# Foci

• Apr 23rd 2011, 03:34 PM
rai2003
Foci
r(\phi ) = 3/( 4+ 2sin(\phi ) for 0\leqslant \phi \leqslant 2\pi

1 .Name of the shape of the graph
2. One foci is at the origin
Find the other foci is at ( , )
The first question i think the shape of graph is Hyperpolar since a>1
• Apr 23rd 2011, 05:45 PM
topsquark
Quote:

Originally Posted by rai2003
r(\phi ) = 3/( 4+ 2sin(\phi ) for 0\leqslant \phi \leqslant 2\pi

1 .Name of the shape of the graph
2. One foci is at the origin
Find the other foci is at ( , )
The first question i think the shape of graph is Hyperpolar since a>1

One reason you might not be able to solve for the foci is that the graph is not a hyperbola, it is an ellipse.

-Dan
• Apr 23rd 2011, 07:32 PM
rai2003
find Foci
Quote:

Originally Posted by topsquark
One reason you might not be able to solve for the foci is that the graph is not a hyperbola, it is an ellipse.

-Dan

Can u tell me how i can find Foci since i know this is ellipse.

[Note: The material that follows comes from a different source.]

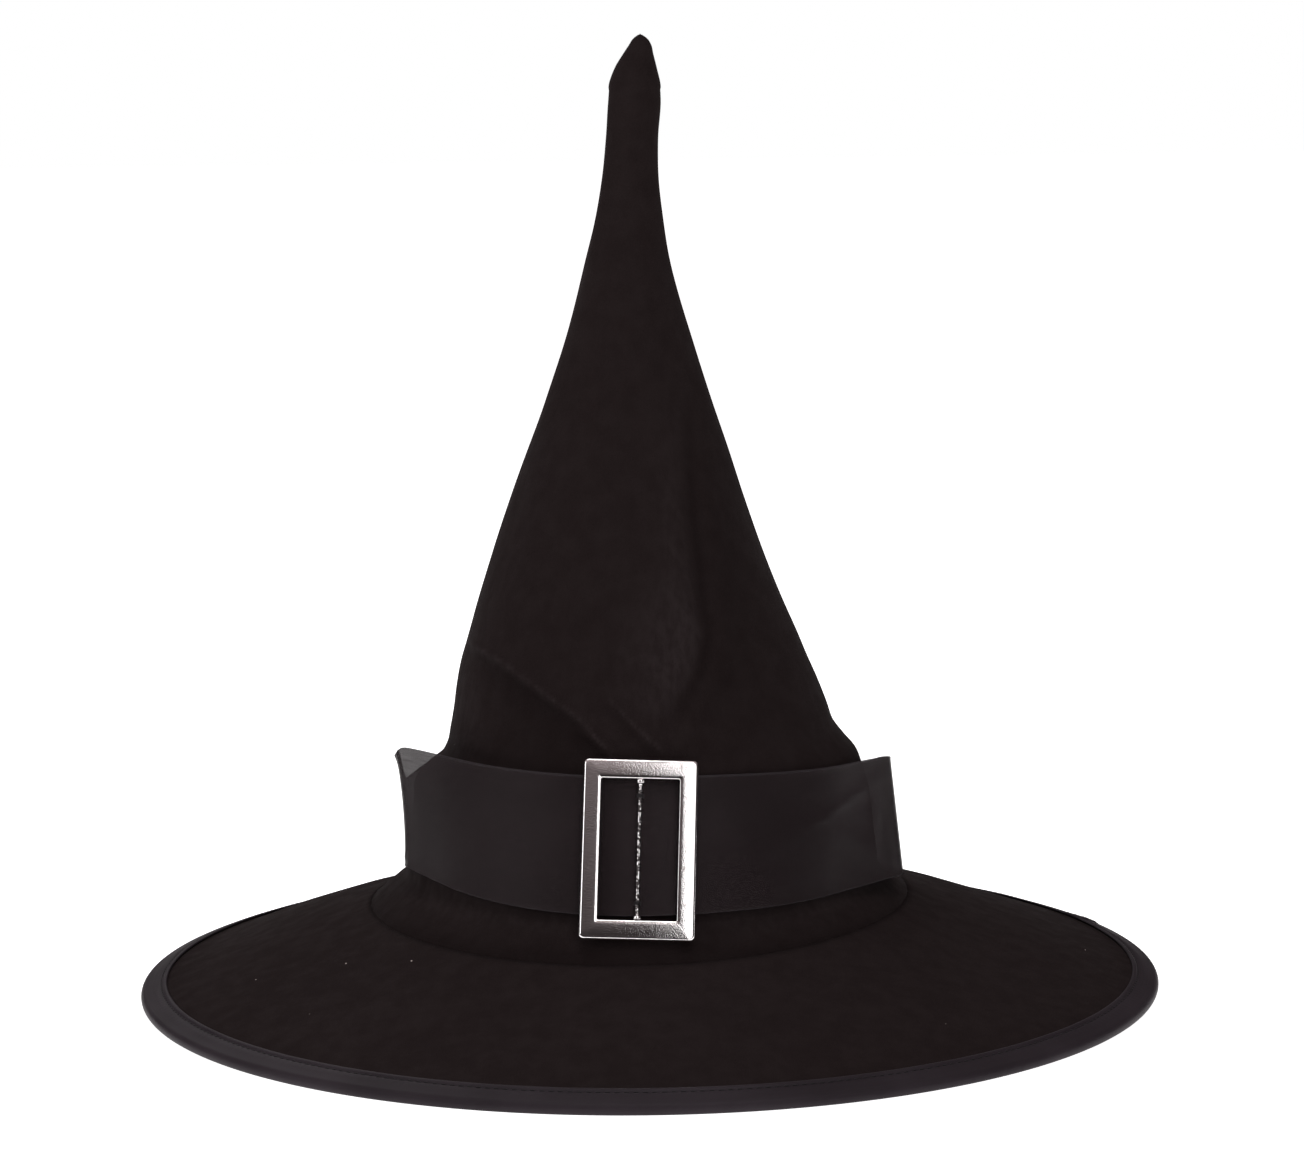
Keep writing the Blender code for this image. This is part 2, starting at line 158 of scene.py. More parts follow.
# ================================================================ Crown: velvet
# The cone is one piece of black cotton-backed velvet, cut to a pattern that flares at the foot
# and swells over a shoulder, and sewn up the back. It is creased where the hat was packed flat.
# Rows: height, left edge, right edge and half depth, in millimetres. The edges were measured,
# and the half depths are a judgement.
CROWN_ROWS = np.array([
    (31.5, -104.0, 97.0, 108.0),
    (34.5, -99.4, 93.4, 103.8),
    (38.0, -95.3, 90.0, 100.4),
    (42.0, -91.6, 87.0, 98.0),
    (50.0, -90.0, 85.6, 95.0),
    (58.0, -89.0, 84.6, 92.3),
    (72.0, -87.2, 83.0, 86.8),
    (79.0, -86.2, 81.3, 83.9),
    (83.0, -82.4, 80.0, 82.4),
    (87.0, -77.3, 78.4, 80.7),
    (91.5, -74.6, 74.6, 78.8),
    (98.0, -73.1, 69.8, 75.8),
    (105.0, -71.7, 67.4, 72.9),
    (114.0, -70.3, 63.9, 69.9),
    (123.0, -68.5, 60.0, 67.2),
    (131.5, -66.0, 56.7, 64.0),
    (144.0, -62.4, 51.5, 59.0),
    (163.0, -56.0, 44.1, 51.5),
    (182.0, -49.2, 37.6, 44.2),
    (200.0, -42.8, 31.9, 37.5),
    (219.0, -36.0, 25.4, 31.0),
    (237.0, -29.6, 19.5, 24.9),
    (255.0, -24.2, 14.3, 19.4),
    (270.0, -20.2, 11.0, 15.6),
    (285.0, -16.3, 8.9, 12.7),
    (300.0, -13.6, 7.3, 10.6),
    (315.0, -11.9, 7.3, 9.7),
    (329.0, -10.8, 8.4, 9.5),
    (335.0, -10.1, 8.0, 8.9),
    (340.0, -8.4, 7.1, 7.7),
    (345.0, -5.3, 5.9, 5.6),
    (348.5, -2.9, 5.1, 3.9),
    (350.8, -1.3, 3.6, 2.4),
    (352.0, 0.4, 1.9, 0.8),
]) / 1000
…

Thanks
• Apr 24th 2011, 05:32 AM
topsquark
Quote:

Originally Posted by rai2003
Can u tell me how i can find Foci since i know this is ellipse. Thanks

If you are working on a section about foci of conic sections you should already have access to the relevant formulas. Take a look at this link. (Which I got from a simple web search.) The information you need is under the sections "Focus" and "Polar Form Relative to Center."